▸ What to produce
Which lines contain the word "that"? Return each of them as written.

▸ Provided data

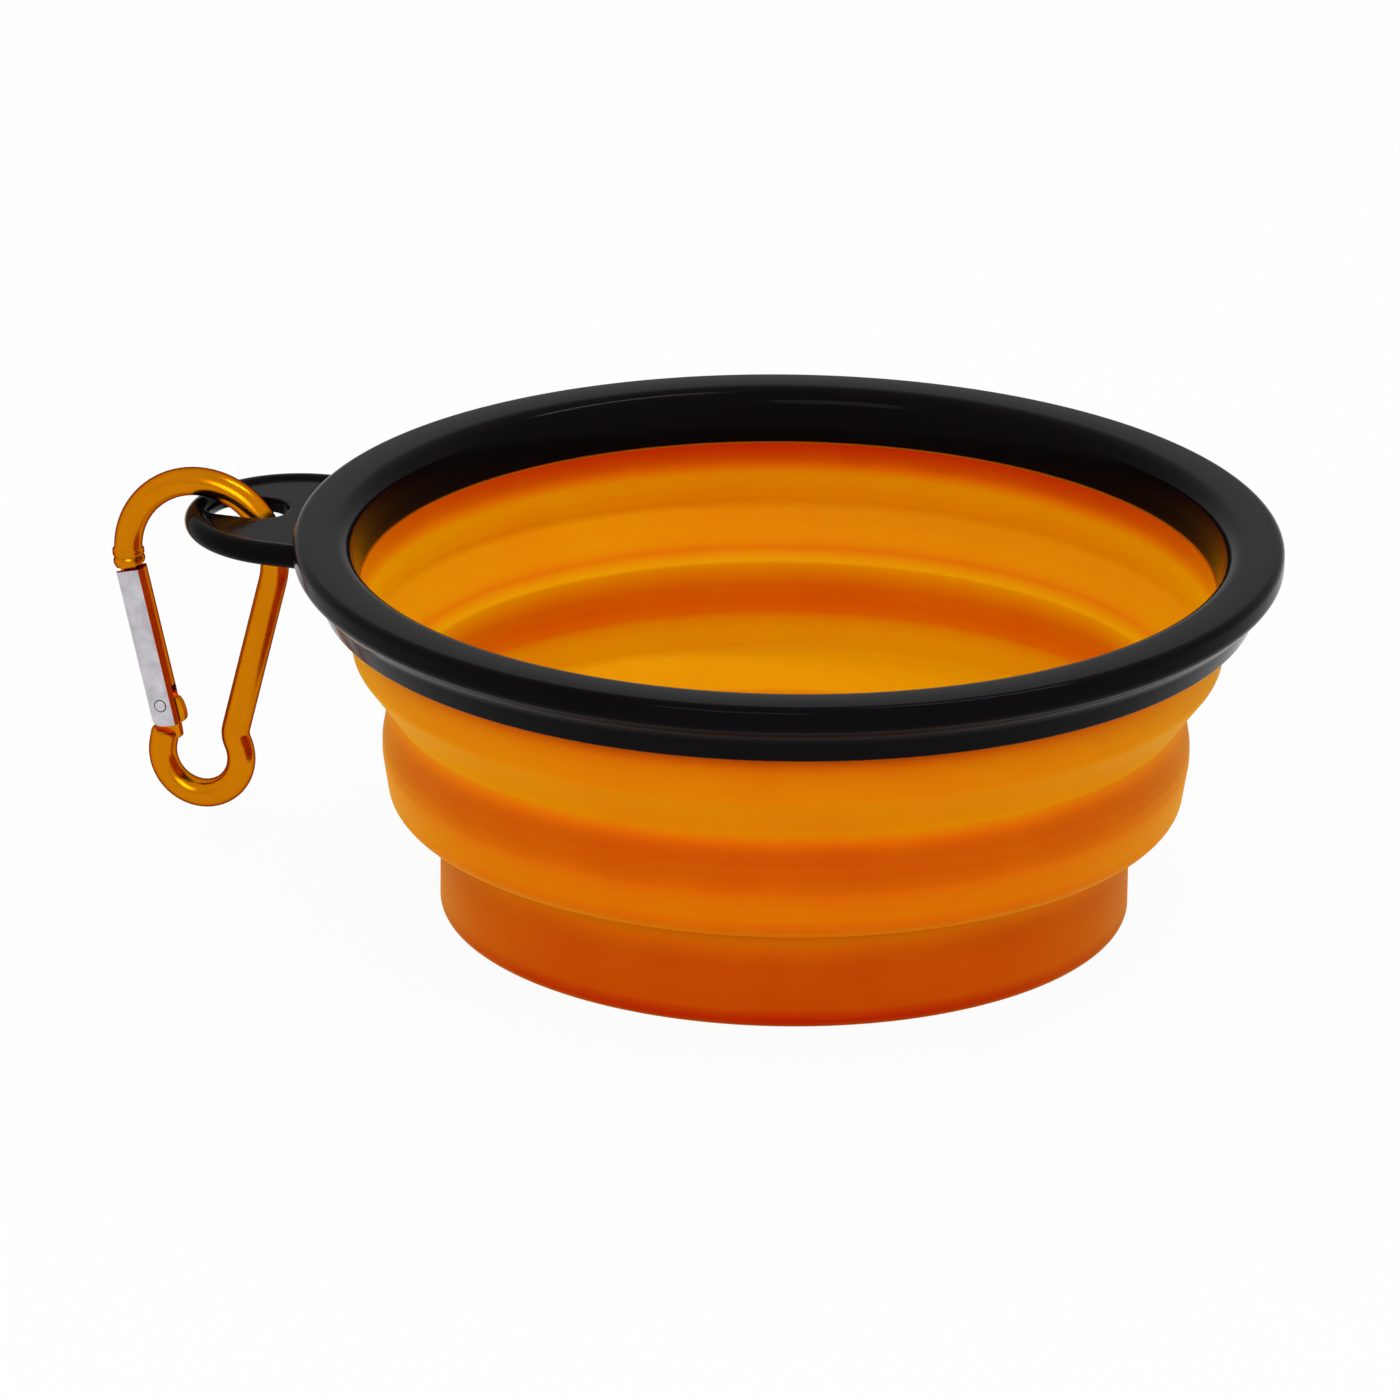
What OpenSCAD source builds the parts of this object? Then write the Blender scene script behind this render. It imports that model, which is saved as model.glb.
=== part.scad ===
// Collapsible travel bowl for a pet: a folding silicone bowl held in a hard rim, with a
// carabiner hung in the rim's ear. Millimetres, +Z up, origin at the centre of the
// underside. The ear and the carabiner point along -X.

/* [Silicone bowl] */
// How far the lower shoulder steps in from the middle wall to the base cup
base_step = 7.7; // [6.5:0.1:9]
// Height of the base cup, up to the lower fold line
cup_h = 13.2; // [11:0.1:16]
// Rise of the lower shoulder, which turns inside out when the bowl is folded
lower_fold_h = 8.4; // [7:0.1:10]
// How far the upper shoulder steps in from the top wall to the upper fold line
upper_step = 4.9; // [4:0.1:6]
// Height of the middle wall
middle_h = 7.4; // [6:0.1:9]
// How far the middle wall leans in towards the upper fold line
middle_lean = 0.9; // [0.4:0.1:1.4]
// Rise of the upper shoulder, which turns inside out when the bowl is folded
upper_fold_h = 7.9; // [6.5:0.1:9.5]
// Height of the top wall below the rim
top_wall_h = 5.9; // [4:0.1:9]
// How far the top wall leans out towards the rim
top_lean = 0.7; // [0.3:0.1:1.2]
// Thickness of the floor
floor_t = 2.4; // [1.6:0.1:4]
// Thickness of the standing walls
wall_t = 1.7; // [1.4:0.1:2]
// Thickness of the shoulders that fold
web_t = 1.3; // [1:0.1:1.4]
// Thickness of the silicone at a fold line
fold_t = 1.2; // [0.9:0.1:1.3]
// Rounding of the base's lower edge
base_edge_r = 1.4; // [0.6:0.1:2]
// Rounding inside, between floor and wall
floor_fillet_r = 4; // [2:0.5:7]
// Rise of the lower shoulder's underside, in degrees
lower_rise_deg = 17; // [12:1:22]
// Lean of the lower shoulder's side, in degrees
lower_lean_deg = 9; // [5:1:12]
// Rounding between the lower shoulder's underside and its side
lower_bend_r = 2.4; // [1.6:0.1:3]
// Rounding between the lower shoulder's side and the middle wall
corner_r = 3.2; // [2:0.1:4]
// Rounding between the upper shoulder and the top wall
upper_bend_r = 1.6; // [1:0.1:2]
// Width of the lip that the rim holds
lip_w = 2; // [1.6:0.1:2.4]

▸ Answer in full
What OpenSCAD source builds the parts of this object? Then write the Blender scene script behind this render. It imports that model, which is saved as model.glb.
// Thickness of the shoulders that fold
// Width of the lip that the rim holds